El ambiente de los últimos años de los sesenta nada tenía que ver con el período anterior. Tras el derribo del antiguo convento, el Ministerio de Educación decidió construir en el mismo lugar un nuevo centro de líneas modernas y grandes ventanales. La modernidad se impuso en muchos órdenes: en el vestuario, las jóvenes optamos por la minifalda y los pantalones; los chicos por los cabellos largos al estilo Beatles.

En el examen final de una de las materias, un compañero fiel a la nueva estética recibió el reproche de la tal vez modelo inspiradora de Botero: “Joven –le recalcó con voz irónica–, cabellos largos, ideas cortas”. El camarada con aire displicente le respondió mirando fijamente el cabello a lo garçon de la profesora: “Y cabello corto, ninguna idea”. La réplica le costó al colega la repetición del curso y, finalmente, si quería aprobar, el traslado de expediente al instituto de Astorga. Los tiempos no habían cambiado tanto como deseábamos.

Aun así, una nueva generación de profesores abrió caminos pedagógicamente interesantes. Inolvidable el nuevo estilo de Don Aniceto Núñez, joven profesor de Filosofía. Las reflexiones colectivas en sus clases generaron en nosotros un interés auténtico por la lectura, por el estudio e iniciaron nuestra capacidad crítica.
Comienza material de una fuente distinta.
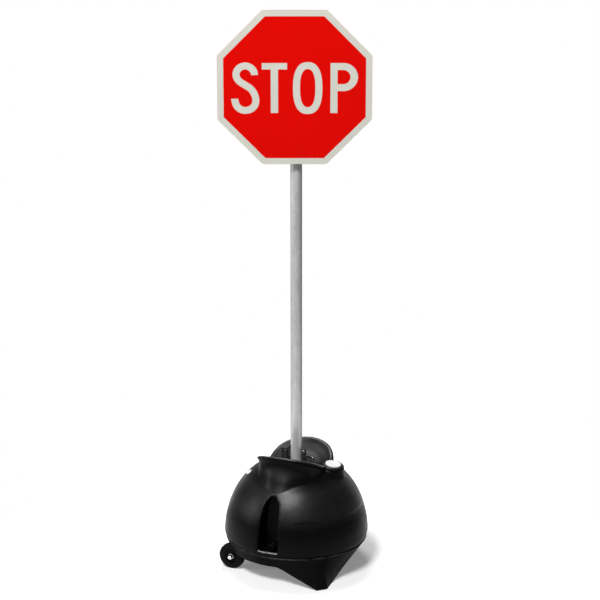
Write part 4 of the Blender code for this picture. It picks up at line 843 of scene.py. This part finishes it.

Él mismo, con el apoyo del director, Don Manuel Lozano, el Padre Carro y otros profesores, pusieron en marcha un interesante cine-club. “Fellini ocho y medio”, “El acorazado Potemkin” y otras muchas películas, prohibidas por el régimen en las salas comerciales podíamos verlas en el mismo instituto o en el Cine Bergidum. Tras el visionado del filme se abría un activo foro. En los estudios tampoco faltaron el teatro o las fiestas pro-viaje fin de curso en la novísima discoteca El Temple.

El nuestro fue el penúltimo Preuniversitario, sustituido posteriormente por el COU. Realizamos las pruebas de Selectividad en la Facultad de Veterinaria en León. Allí, a pesar de los nervios, logramos poner la guinda final de un período de gran compañerismo. Asumíamos el Carpe diem.

En las Navidades del año 1999 nos reunimos para celebrar los treinta años del final de nuestro bachillerato. Espero con ilusión el próximo año, 2019. El cincuenta aniversario será apoteósico. Lo deseo.